Style resonates from every scene of this movie, whether it be Bale in a blood soaked plastic raincoat, or Bale getting a migraine from the mundane in a chic suit. We hope people aren’t reading this and fantasizing about what they could do to a prostitute with a chainsaw, but taking notice of the fashion. While this guy was becoming blood hungry and more and more unhinged, people around him were taking note on how great he looked in designer duds.

We can find the American Psycho style on runways all over the world today. Maybe in the form of some splattered blood on a chest, or an executioners mask wearing model in leather, you could pin the influence to many historical figures or idea’s, but we see Patrick Bateman.

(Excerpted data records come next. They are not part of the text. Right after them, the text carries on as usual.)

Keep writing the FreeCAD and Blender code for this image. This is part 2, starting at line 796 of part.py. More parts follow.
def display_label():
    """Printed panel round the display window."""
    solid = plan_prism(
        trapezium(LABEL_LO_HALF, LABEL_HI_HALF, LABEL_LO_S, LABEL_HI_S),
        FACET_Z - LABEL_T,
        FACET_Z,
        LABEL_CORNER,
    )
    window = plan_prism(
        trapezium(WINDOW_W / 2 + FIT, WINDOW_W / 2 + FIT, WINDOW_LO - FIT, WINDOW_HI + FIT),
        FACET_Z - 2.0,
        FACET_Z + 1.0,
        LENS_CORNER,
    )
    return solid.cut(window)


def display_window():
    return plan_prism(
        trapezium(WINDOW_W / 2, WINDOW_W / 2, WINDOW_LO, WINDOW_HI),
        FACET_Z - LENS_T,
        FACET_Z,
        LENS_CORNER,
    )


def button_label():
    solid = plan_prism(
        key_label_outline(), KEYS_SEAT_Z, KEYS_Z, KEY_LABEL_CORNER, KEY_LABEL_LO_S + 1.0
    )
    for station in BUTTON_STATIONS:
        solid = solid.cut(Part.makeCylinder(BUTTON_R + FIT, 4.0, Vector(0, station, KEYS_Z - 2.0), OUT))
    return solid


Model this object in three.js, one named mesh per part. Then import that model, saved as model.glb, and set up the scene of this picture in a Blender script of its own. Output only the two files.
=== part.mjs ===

The film got the sequel treatment in 2002, in American psycho 2, starring no other than the Black Swan herself, Mila Kunis. And in 2008, development of a broadway musical based on the novel and film began. Duncan Sheik, a Tony and Grammy Award-winner for the Broadway smash Spring Awakening, is partway through writing the music and lyrics for American Psycho: The Musical, while playwright Roberto Aguirre-Sacasa is in the midst of penning the book.

So can crazy be sexy? Or the biggest turn off? Maybe it’s just Christian Bale, or all the nude shower scenes, but we are turned on.